## DATA
++++

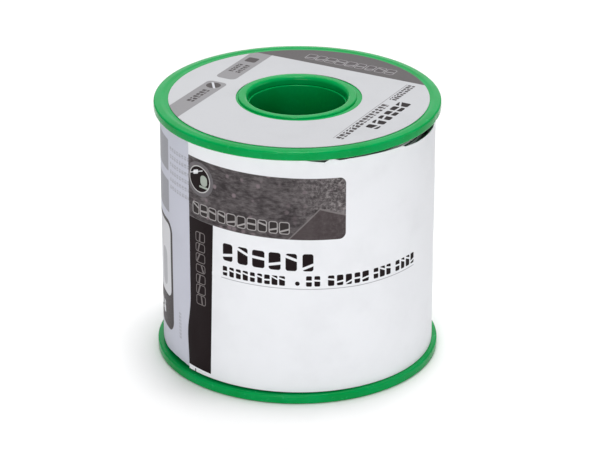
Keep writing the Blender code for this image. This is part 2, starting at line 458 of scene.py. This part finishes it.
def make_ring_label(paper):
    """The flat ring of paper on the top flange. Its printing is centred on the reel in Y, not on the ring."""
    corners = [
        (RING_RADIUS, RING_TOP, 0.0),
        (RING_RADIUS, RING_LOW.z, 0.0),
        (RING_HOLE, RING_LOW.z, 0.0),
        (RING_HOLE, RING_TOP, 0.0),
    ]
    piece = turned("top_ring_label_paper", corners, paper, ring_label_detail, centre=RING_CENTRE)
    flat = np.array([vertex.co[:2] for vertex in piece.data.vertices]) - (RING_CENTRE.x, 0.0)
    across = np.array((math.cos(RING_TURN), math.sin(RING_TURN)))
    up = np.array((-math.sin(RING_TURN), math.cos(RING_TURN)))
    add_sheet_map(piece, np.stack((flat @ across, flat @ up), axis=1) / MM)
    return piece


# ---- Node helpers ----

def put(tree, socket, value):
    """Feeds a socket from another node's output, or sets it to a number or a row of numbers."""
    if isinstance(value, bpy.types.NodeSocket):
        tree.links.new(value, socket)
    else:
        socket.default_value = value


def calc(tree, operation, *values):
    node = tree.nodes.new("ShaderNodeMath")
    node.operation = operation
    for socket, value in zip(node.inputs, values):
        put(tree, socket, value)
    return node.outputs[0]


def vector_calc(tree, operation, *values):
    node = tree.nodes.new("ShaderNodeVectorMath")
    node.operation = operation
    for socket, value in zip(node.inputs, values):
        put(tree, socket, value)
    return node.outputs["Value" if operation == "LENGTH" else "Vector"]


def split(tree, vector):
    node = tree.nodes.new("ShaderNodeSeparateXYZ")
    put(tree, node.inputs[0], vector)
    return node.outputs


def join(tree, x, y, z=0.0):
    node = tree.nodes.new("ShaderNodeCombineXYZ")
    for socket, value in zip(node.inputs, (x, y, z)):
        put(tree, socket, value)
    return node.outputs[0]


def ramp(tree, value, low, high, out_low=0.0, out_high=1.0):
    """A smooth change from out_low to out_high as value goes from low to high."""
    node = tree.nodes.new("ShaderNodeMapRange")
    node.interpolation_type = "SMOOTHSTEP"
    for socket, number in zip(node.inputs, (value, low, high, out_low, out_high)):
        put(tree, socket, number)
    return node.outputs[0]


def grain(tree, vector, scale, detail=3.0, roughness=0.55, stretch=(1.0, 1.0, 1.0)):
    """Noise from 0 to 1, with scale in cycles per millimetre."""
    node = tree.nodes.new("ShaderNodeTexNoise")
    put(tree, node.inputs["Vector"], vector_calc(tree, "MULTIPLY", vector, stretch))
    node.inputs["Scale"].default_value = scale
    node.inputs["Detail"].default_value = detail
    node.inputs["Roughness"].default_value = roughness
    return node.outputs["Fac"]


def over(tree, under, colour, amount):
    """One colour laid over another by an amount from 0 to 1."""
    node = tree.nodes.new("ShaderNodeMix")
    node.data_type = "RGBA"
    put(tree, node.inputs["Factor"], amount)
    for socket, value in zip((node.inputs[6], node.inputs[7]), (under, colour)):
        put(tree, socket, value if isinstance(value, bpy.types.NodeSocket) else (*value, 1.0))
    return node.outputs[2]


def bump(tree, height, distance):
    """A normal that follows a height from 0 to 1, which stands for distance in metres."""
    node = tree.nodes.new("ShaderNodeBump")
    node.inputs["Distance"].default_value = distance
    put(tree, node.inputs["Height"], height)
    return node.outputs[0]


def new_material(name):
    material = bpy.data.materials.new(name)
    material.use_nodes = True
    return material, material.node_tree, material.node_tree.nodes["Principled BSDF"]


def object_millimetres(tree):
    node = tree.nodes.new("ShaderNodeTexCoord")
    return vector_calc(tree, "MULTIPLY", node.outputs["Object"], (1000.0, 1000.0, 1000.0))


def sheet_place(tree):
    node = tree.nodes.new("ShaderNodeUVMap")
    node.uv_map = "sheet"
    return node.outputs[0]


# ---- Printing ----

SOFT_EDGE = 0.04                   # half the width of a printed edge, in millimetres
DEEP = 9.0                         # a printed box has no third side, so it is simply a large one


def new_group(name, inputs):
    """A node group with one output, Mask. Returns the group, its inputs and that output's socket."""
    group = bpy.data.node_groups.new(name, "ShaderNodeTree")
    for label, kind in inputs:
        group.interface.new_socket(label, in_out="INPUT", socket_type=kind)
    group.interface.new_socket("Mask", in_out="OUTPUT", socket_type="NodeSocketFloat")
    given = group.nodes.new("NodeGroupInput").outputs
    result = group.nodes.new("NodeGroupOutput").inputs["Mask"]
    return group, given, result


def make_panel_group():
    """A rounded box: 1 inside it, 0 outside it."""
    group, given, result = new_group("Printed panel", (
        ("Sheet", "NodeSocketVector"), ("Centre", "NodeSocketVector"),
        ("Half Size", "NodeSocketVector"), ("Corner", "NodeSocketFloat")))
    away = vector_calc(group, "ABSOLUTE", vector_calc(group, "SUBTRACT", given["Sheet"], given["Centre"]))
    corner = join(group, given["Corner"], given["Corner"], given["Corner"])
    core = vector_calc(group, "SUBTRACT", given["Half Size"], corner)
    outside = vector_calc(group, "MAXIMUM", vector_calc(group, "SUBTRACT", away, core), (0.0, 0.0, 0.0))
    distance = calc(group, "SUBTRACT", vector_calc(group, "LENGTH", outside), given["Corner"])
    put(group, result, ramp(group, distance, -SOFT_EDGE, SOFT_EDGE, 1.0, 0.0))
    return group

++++

Repeat the material in full, exactly as it stands.

## REPLY
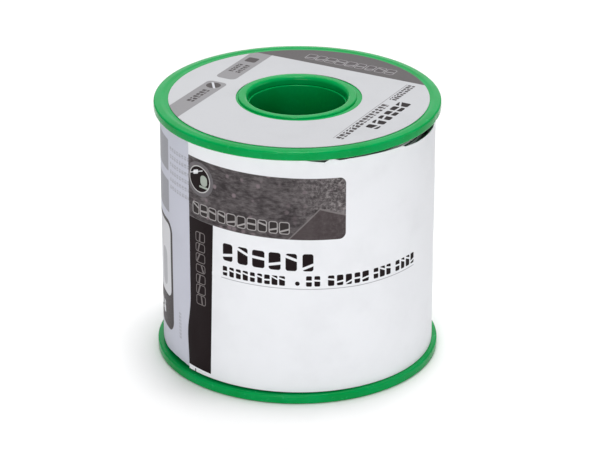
Keep writing the Blender code for this image. This is part 2, starting at line 458 of scene.py. This part finishes it.
def make_ring_label(paper):
    """The flat ring of paper on the top flange. Its printing is centred on the reel in Y, not on the ring."""
    corners = [
        (RING_RADIUS, RING_TOP, 0.0),
        (RING_RADIUS, RING_LOW.z, 0.0),
        (RING_HOLE, RING_LOW.z, 0.0),
        (RING_HOLE, RING_TOP, 0.0),
    ]
    piece = turned("top_ring_label_paper", corners, paper, ring_label_detail, centre=RING_CENTRE)
    flat = np.array([vertex.co[:2] for vertex in piece.data.vertices]) - (RING_CENTRE.x, 0.0)
    across = np.array((math.cos(RING_TURN), math.sin(RING_TURN)))
    up = np.array((-math.sin(RING_TURN), math.cos(RING_TURN)))
    add_sheet_map(piece, np.stack((flat @ across, flat @ up), axis=1) / MM)
    return piece


# ---- Node helpers ----

def put(tree, socket, value):
    """Feeds a socket from another node's output, or sets it to a number or a row of numbers."""
    if isinstance(value, bpy.types.NodeSocket):
        tree.links.new(value, socket)
    else:
        socket.default_value = value


def calc(tree, operation, *values):
    node = tree.nodes.new("ShaderNodeMath")
    node.operation = operation
    for socket, value in zip(node.inputs, values):
        put(tree, socket, value)
    return node.outputs[0]


def vector_calc(tree, operation, *values):
    node = tree.nodes.new("ShaderNodeVectorMath")
    node.operation = operation
    for socket, value in zip(node.inputs, values):
        put(tree, socket, value)
    return node.outputs["Value" if operation == "LENGTH" else "Vector"]


def split(tree, vector):
    node = tree.nodes.new("ShaderNodeSeparateXYZ")
    put(tree, node.inputs[0], vector)
    return node.outputs


def join(tree, x, y, z=0.0):
    node = tree.nodes.new("ShaderNodeCombineXYZ")
    for socket, value in zip(node.inputs, (x, y, z)):
        put(tree, socket, value)
    return node.outputs[0]


def ramp(tree, value, low, high, out_low=0.0, out_high=1.0):
    """A smooth change from out_low to out_high as value goes from low to high."""
    node = tree.nodes.new("ShaderNodeMapRange")
    node.interpolation_type = "SMOOTHSTEP"
    for socket, number in zip(node.inputs, (value, low, high, out_low, out_high)):
        put(tree, socket, number)
    return node.outputs[0]


def grain(tree, vector, scale, detail=3.0, roughness=0.55, stretch=(1.0, 1.0, 1.0)):
    """Noise from 0 to 1, with scale in cycles per millimetre."""
    node = tree.nodes.new("ShaderNodeTexNoise")
    put(tree, node.inputs["Vector"], vector_calc(tree, "MULTIPLY", vector, stretch))
    node.inputs["Scale"].default_value = scale
    node.inputs["Detail"].default_value = detail
    node.inputs["Roughness"].default_value = roughness
    return node.outputs["Fac"]


def over(tree, under, colour, amount):
    """One colour laid over another by an amount from 0 to 1."""
    node = tree.nodes.new("ShaderNodeMix")
    node.data_type = "RGBA"
    put(tree, node.inputs["Factor"], amount)
    for socket, value in zip((node.inputs[6], node.inputs[7]), (under, colour)):
        put(tree, socket, value if isinstance(value, bpy.types.NodeSocket) else (*value, 1.0))
    return node.outputs[2]


def bump(tree, height, distance):
    """A normal that follows a height from 0 to 1, which stands for distance in metres."""
    node = tree.nodes.new("ShaderNodeBump")
    node.inputs["Distance"].default_value = distance
    put(tree, node.inputs["Height"], height)
    return node.outputs[0]


def new_material(name):
    material = bpy.data.materials.new(name)
    material.use_nodes = True
    return material, material.node_tree, material.node_tree.nodes["Principled BSDF"]


def object_millimetres(tree):
    node = tree.nodes.new("ShaderNodeTexCoord")
    return vector_calc(tree, "MULTIPLY", node.outputs["Object"], (1000.0, 1000.0, 1000.0))


def sheet_place(tree):
    node = tree.nodes.new("ShaderNodeUVMap")
    node.uv_map = "sheet"
    return node.outputs[0]


# ---- Printing ----

SOFT_EDGE = 0.04                   # half the width of a printed edge, in millimetres
DEEP = 9.0                         # a printed box has no third side, so it is simply a large one


def new_group(name, inputs):
    """A node group with one output, Mask. Returns the group, its inputs and that output's socket."""
    group = bpy.data.node_groups.new(name, "ShaderNodeTree")
    for label, kind in inputs:
        group.interface.new_socket(label, in_out="INPUT", socket_type=kind)
    group.interface.new_socket("Mask", in_out="OUTPUT", socket_type="NodeSocketFloat")
    given = group.nodes.new("NodeGroupInput").outputs
    result = group.nodes.new("NodeGroupOutput").inputs["Mask"]
    return group, given, result


def make_panel_group():
    """A rounded box: 1 inside it, 0 outside it."""
    group, given, result = new_group("Printed panel", (
        ("Sheet", "NodeSocketVector"), ("Centre", "NodeSocketVector"),
        ("Half Size", "NodeSocketVector"), ("Corner", "NodeSocketFloat")))
    away = vector_calc(group, "ABSOLUTE", vector_calc(group, "SUBTRACT", given["Sheet"], given["Centre"]))
    corner = join(group, given["Corner"], given["Corner"], given["Corner"])
    core = vector_calc(group, "SUBTRACT", given["Half Size"], corner)
    outside = vector_calc(group, "MAXIMUM", vector_calc(group, "SUBTRACT", away, core), (0.0, 0.0, 0.0))
    distance = calc(group, "SUBTRACT", vector_calc(group, "LENGTH", outside), given["Corner"])
    put(group, result, ramp(group, distance, -SOFT_EDGE, SOFT_EDGE, 1.0, 0.0))
    return group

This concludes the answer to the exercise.